David Olusoga, like Beard and Thompson, focuses on telling a truthful account of a group systematically written out of history, devoting much of his scholarship to rewriting ‘Black Britishness’ back into history. His work has become increasingly pertinent with the current political climate – in 2020 following the George Floyd protests in America, Black and British: A Forgotten History and Britain’s Forgotten Slave Owners were rebroadcast, in which a main message was that “remembrance is a political act”. The political stance he takes – namely to challenge Britain’s’ “comforting island story narrative” with a truthful account of the impact of slavery and Empire, is imperative to a society still riddled with racism. He said, “knowing this history better” and “seeing oneself as part of a longer story, is one of the ways in which we keep trying to move forward”. Thus, Olusoga, alongside Beard, Roberts and Thompson, are key examples of historians who have used a political angle not to misrepresent in pursuit of personal interest, but to rewrite a more accurate history of forgotten groups, a crucial task if we are to address the social issues of the day.

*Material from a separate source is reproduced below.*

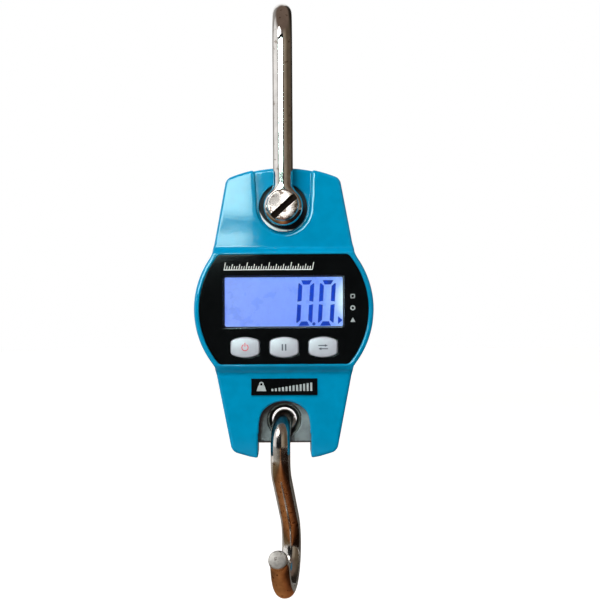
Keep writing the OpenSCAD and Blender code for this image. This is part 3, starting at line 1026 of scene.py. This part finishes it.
def stands_for(obj, finish, body, node):
    """A shaped piece shown in place of a CAD node."""
    painted(obj, finish)
    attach(obj, body)
    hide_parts(node)
    return obj


def added(obj, finish, body):
    """A small piece, such as a print, on a node of that body."""
    painted(obj, finish)
    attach(obj, body)
    return obj


def shaped_on(node, shape, finish, body, step):
    lo, hi = cad(node)
    lift = np.array([0, 0, MID_Z])
    obj = shaped(node + "_look", shape, lo - lift, hi - lift, step)
    return stands_for(obj, finish, body, node)


def build_case():
    fine = 0.5
    front = shaped_on("front_case", front_shape, "enamel", "case", fine)
    second_finish(front, "dark_plastic", lambda x, y, z: (panel_outline(x, z) < -0.4) & (y > -14.3))
    shaped_on("rear_case", rear_shape, "enamel", "case", fine)
    shaped_on("battery_cover", cover_shape, "enamel", "cover", fine * 0.9)
    cell = shaped_on("load_cell", cell_shape, "cell_metal", "case", fine)
    # the load cell's head round the bolt is painted near-black as shade, with a painted highlight crescent
    # low on its left
    second_finish(cell, "bore_painted_shade", lambda x, y, z: z > 27.0)


def build_steel():
    shaped_on("shackle", shackle_shape, "chrome", "shackle", 0.45)
    bolt = shaped_on("shackle_bolt", bolt_shape, "bolt_steel", "shackle", 0.25)
    top = cad("shackle_bolt")[0][1] + 0.5

    def in_slot(x, y, z):
        return (slot_width(x, z) < 0.1) & (y > top) & (y < top + 2.0)

    # the faces at the slot's floor get the painted shade
    second_finish(bolt, "slot_painted_shade", in_slot)
    hook = stands_for(hook_mesh("lower_hook_look"), "hook_chrome", "hook", "lower_hook")
    across, height, heading = hook_line()[-1]
    c, s = math.cos(math.radians(heading)), math.sin(math.radians(heading))

    def on_end(x, y, z):
        side, rise = (HOOK_AXIS[0] * y - HOOK_AXIS[1] * x) - across, z - height
        return (side * c + rise * s > -0.15) & (np.hypot(side, rise) < ROD_R)

    second_finish(hook, "cut_steel", on_end)
    stands_for(bush_mesh("hook_bush_look"), "bush_metal", "bush", "hook_bush")
    stands_for(coil_mesh("battery_springs_look"), "nickel", "case", "battery_springs")


def build_keys():
    bodies = {"power_button": "power_key", "hold_button": "hold_key", "unit_button": "unit_key"}
    marks = {"power_button": (power_marks, "print_red"), "hold_button": (hold_marks, "print_dark")}
    marks["unit_button"] = (unit_change_marks, "print_dark")
    for node, body in bodies.items():
        at = centre(node)[0]
        shaped_on(node, key_shape(at), "key_plastic", body, 0.28)
        draw, ink = marks[node]
        print_ = plate(node + "_mark", draw(at, BUTTON_H), -BUTTON_FRONT - 0.04, -BUTTON_FRONT + 0.25)
        added(print_, ink, body)


def build_prints():
    """Thin prints, each on the front face of its node."""
    prints = [
        ("display_digits", display_marks, 0.01, "segment_blue", "lcd_glass"),
        ("title_rule", title_marks, 0.02, "print_white", "panel_overlay"),
        ("unit_markers", unit_marks, 0.02, "print_grey", "panel_overlay"),
        ("capacity_mark", plate_marks, 0.02, "print_grey", "capacity_plate"),
    ]
    for name, draw, sunk, ink, node in prints:
        face = cad(node)[0][1]
        added(plate(name, draw(), face - 0.03, face + sunk), ink, "case")


# Each finish, with the CAD nodes that have it and the width of their rounded edges.
CAD_FINISHES = {
    "turned_steel": {"eye_spacers": 0.3},
    "seal_rubber": {"case_gasket": 0},
    "screw_zinc": {"case_screws": 0.15, "board_screws": 0.12, "cell_screws": 0.2, "cover_screws": 0.1},
    "gloss_black": {"panel_overlay": 0.12, "capacity_plate": 0.12},
    "clear_window": {"display_window": 0.1},
    "lit_display": {"lcd_glass": 0.1},
    "diffuser": {"lcd_backlight": 0.2},
    "grey_plastic": {"lcd_frame": 0.2},
    "contact_rubber": {"zebra_strip": 0.15},
    "board_green": {"main_board": 0.1},
    "dark_plastic": {
        "controller_chip": 0.12, "switch_bodies": 0.15, "battery_tray": 0.2,
        "power_plunger": 0.15, "hold_plunger": 0.15, "unit_plunger": 0.15,
    },
    "gauge_film": {"strain_gauges": 0},
    "silicone": {"gauge_coating": 0.4},
    "wire_white": {"sensor_lead": 0},
    "wire_red": {"battery_leads": 0},
    "cell_sleeve": {"battery_1": 0.3, "battery_2": 0.3, "battery_3": 0.3},
    "nickel": {"battery_plates": 0.08},
}


def dress_cad():
    for finish, pieces in CAD_FINISHES.items():
        for node, width in pieces.items():
            painted(NODES[node], finish)
            if width:
                bevelled(node, width)


# ---- studio ----

FLOOR_DROP = 0.030
SENSOR = 36.0
CAMERA_FAR = 0.55
FRAME_WIDTH = 0.240
CAMERA_ROLL = math.radians(0.35)
LOOK = Vector((0.0065, 0.0, 0.0037))
BOARD_LEFT, BOARD_WIDTH = -0.6, 2.0


def emitter(name, color, strength):
    mat, _, shader = node_tree(name)
    shader.inputs["Base Color"].default_value = (0, 0, 0, 1)
    shader.inputs["Specular IOR Level"].default_value = 0
    shader.inputs["Emission Color"].default_value = (*color, 1)
    shader.inputs["Emission Strength"].default_value = strength
    return mat


def bare_mesh(name, points, faces, material):
    """An object from points in metres, of one material."""
    mesh = bpy.data.meshes.new(name)
    mesh.from_pydata(points, [], faces)
    mesh.materials.append(material)
    return placed(name, mesh)


def card(name, corner, across, up, color, strength):
    """A flat lit or dark panel that the steel and enamel mirror."""
    c, a, u = Vector(corner), Vector(across), Vector(up)
    obj = bare_mesh(name, [c, c + a, c + a + u, c + u], [(0, 1, 2, 3)], emitter(name, color, strength))
    obj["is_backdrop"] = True
    return obj


def flagged(cards, names, state):
    """Holds the cards' glare off the named pieces (EXCLUDE), or keeps it to them alone (INCLUDE)."""
    group = bpy.data.collections.new("flagged")
    for name in names:
        group.objects.link(bpy.data.objects[name])
    for item in group.collection_objects:
        item.light_linking.link_state = state
    for obj in cards:
        obj.light_linking.receiver_collection = group


def dark_board(name, corner, across, up, stops, redder=None):
    """A mirrored board striped along X. redder is the two Y between which it turns redder."""
    obj = card(name, corner, across, up, (0, 0, 0), 1.0)
    mat = obj.data.materials[0]
    tree = mat.node_tree
    right = BOARD_LEFT + BOARD_WIDTH
    place = ranged(tree, coordinate(tree, "X"), 0, 1, BOARD_LEFT, right)
    color = color_ramp(tree, place, [((x - BOARD_LEFT) / BOARD_WIDTH, c) for x, c in stops])
    if redder:
        near = ranged(tree, coordinate(tree, "Y"), 0, 1, *redder)
        tint = mixed(tree, near, (1, 1, 1), (0.55, 0.40, 0.24))
        color = vector_math(tree, "MULTIPLY", color, tint)
    tree.links.new(color, tree.nodes["Principled BSDF"].inputs["Emission Color"])
    return obj


def floor(height):
    """A floor that is grey in front of the piece and glows pale behind it."""
    n, radius = 96, 4.0
    mat = finish_of("floor_pale", (0.52, 0.51, 0.50), 0.8, vary=0.01, grain=6, bump=0.0001, bump_scale=40)
    tree = mat.node_tree
    shader = tree.nodes["Principled BSDF"]
    shader.inputs["Emission Color"].default_value = (1.0, 0.995, 0.99, 1)
    glow = ranged(tree, coordinate(tree, "Y"), 0.05, 0.85, -0.1, 0.12)
    tree.links.new(glow, shader.inputs["Emission Strength"])
    points = [(x, y, height) for x, y in round_spot((0, 0), radius, n)]
    obj = bare_mesh("floor", points, [tuple(range(n))], mat)
    obj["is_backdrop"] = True


def backdrop(name, radius):
    """A white backdrop all round that only the camera sees, behind what the steel mirrors."""
    side, rows, pole = 64, 24, 0.02
    points = []
    for a in np.linspace(pole, math.pi - pole, rows):
        level = radius * math.cos(a)
        points += [(x, y, level) for x, y in round_spot((0, 0), radius * math.sin(a), side)]
    faces = bands(rows, side) + [tuple(range(side)), tuple(range((rows - 1) * side, rows * side))]
    obj = bare_mesh(name, points, faces, emitter(name, (1.0, 1.0, 1.0), 1.0))
    obj.visible_diffuse = obj.visible_glossy = obj.visible_transmission = obj.visible_shadow = False
    obj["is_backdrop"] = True


def surroundings():
    """A studio seen in the steel: white left and straight behind, dim at the camera, dark right."""
    world = bpy.data.worlds.new("studio")
    bpy.context.scene.world = world
    world.use_nodes = True
    tree = world.node_tree
    across, deep, rise = (coordinate(tree, axis, "Generated") for axis in "XYZ")
    back = tree.nodes.new("ShaderNodeMath")
    back.operation = "MULTIPLY"
    back.inputs[1].default_value = -1.0
    tree.links.new(deep, back.inputs[0])
    turn = tree.nodes.new("ShaderNodeMath")
    turn.operation = "ARCTAN2"
    tree.links.new(across, turn.inputs[0])
    tree.links.new(back.outputs[0], turn.inputs[1])
    white, grey, black = (1.0, 1.0, 1.0), (0.36, 0.35, 0.34), (0.02, 0.016, 0.012)
    stops = [
        (-180, white), (-161, white), (-157, grey), (-126, grey), (-117, white), (-70, white),
        (-62, (0.60, 0.60, 0.60)), (-52, white), (-12, (0.95, 0.95, 0.93)), (-4, (0.17, 0.16, 0.155)),
        (8, (0.17, 0.155, 0.135)), (16, (0.36, 0.31, 0.25)), (40, (0.26, 0.21, 0.15)),
        (56, (0.12, 0.09, 0.06)), (100, (0.11, 0.085, 0.06)), (122, (0.05, 0.04, 0.03)),
        (134, black), (166, black), (171, white), (180, white),
    ]
    part = ranged(tree, turn.outputs[0], 0, 1, -math.pi, math.pi)
    around = color_ramp(tree, part, [((degrees + 180) / 360, c) for degrees, c in stops])
    high = ranged(tree, rise, 0, 1, 0.55, 0.75)
    sky = mixed(tree, high, around, (0.16, 0.115, 0.09))
    tree.links.new(sky, tree.nodes["Background"].inputs["Color"])
    tree.nodes["Background"].inputs["Strength"].default_value = 1.0


def soft_light(name, place, aim, size, power, mirrored=True):
    data = bpy.data.lights.new(name, "AREA")
    data.shape, data.size, data.energy = "DISK", size, power
    obj = placed(name, data)
    obj.location = place
    obj.rotation_mode = "QUATERNION"
    obj.rotation_quaternion = (Vector(aim) - Vector(place)).to_track_quat("-Z", "Y")
    obj.visible_glossy = mirrored
    obj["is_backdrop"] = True


def camera():
    face = -PANEL_FRONT * 0.001
    data = bpy.data.cameras.new("camera")
    data.sensor_width = SENSOR
    data.lens = SENSOR * CAMERA_FAR / FRAME_WIDTH
    data.shift_x = LOOK.x / FRAME_WIDTH
    data.clip_start, data.clip_end = 0.01, 20
    obj = placed("camera", data)
    obj.location = (0.0, face - CAMERA_FAR, MID_Z * 0.001 + LOOK.z)
    obj.rotation_euler = (math.pi / 2, CAMERA_ROLL, 0)
    bpy.context.scene.camera = obj


def studio():
    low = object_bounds()[0].z
    mid = Vector((0, 0, MID_Z * 0.001))
    floor(low - FLOOR_DROP)
    surroundings()
    backdrop("backdrop", 3.8)
    soft_light("key_light", (-0.8, -0.9, 0.85), mid, 0.7, 6)
    soft_light("fill_light", (-0.10, -0.45, 0.38), (0, 0, -0.07), 0.25, 2.9, mirrored=False)
    h = mid.z + LOOK.z
    pale, strength, left = (0.70, 1, 0.94), 25, -0.75
    glare = [
        card("glare_high", (left, -0.85, h + 0.085), (0.72, 0, 0), (0, 0, 0.40), pale, strength),
        card("glare_low", (left, -0.85, h + 0.052), (0.715, 0, 0), (0, 0, 0.018), pale, strength),
    ]
    flagged(glare, ("shackle_bolt_look", "lower_hook_look"), "EXCLUDE")
    bolt = card("bolt_glare", (-1.1, -0.9, h - 0.25), (1.25, 0, 0), (0, 0, 1.0), (1, 0.99, 0.97), 3.1)
    flagged([bolt], ("shackle_bolt_look",), "INCLUDE")
    copper = [
        (-0.6, (0.36, 0.33, 0.29)), (-0.15, (0.26, 0.23, 0.18)), (-0.09, (0.20, 0.14, 0.09)),
        (-0.055, (0.36, 0.20, 0.12)), (-0.01, (0.60, 0.33, 0.18)), (0.025, (0.40, 0.18, 0.09)),
        (0.055, (0.10, 0.04, 0.02)), (0.11, (0.02, 0.011, 0.008)),
    ]
    slate = [
        (-0.6, (0.45, 0.43, 0.40)), (-0.10, (0.36, 0.34, 0.31)), (0.02, (0.20, 0.19, 0.17)),
        (0.2, (0.10, 0.09, 0.08)),
    ]
    level, wide = low - FLOOR_DROP + 0.001, (BOARD_WIDTH, 0, 0)
    near, far = (BOARD_LEFT, 0.10, level), (BOARD_LEFT, 1.70, level)
    warm = dark_board("warm_board", near, wide, (0, -3.6, 0), copper, redder=(-0.50, -0.15))
    cool = dark_board("back_board", far, wide, (0, -1.6, 0), slate)
    for c in glare + [bolt, warm, cool]:
        c.visible_camera = c.visible_diffuse = c.visible_shadow = False


bpy.context.scene.view_settings.view_transform = "Standard"
build_case()
build_steel()
build_keys()
build_prints()
dress_cad()
studio()
camera()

In conclusion, to ask the historian to be apolitical is an impossible task, and not one there is value in pursuing. Of course, being ‘political’ exists on a continuum, and we should be wary of unsubstantiated claims, and of claims to monopolies on historical truth. Lurking behind these are often ulterior motives, usually the desire for power. This is not just a historical issue but a very current one; six months ago Putin published On the Historical Unity of Russians and Ukrainians. In less than half a year, Russian troops had invaded the country. However, if we are “scrupulous and self-critical”, politics – like any interdisciplinary study – can hugely enrich historical inquiry. Orwell warned of the manipulation of history to legitimise authoritarian regimes, but he also knew that “In our age there is no such thing as “keeping out of politics””.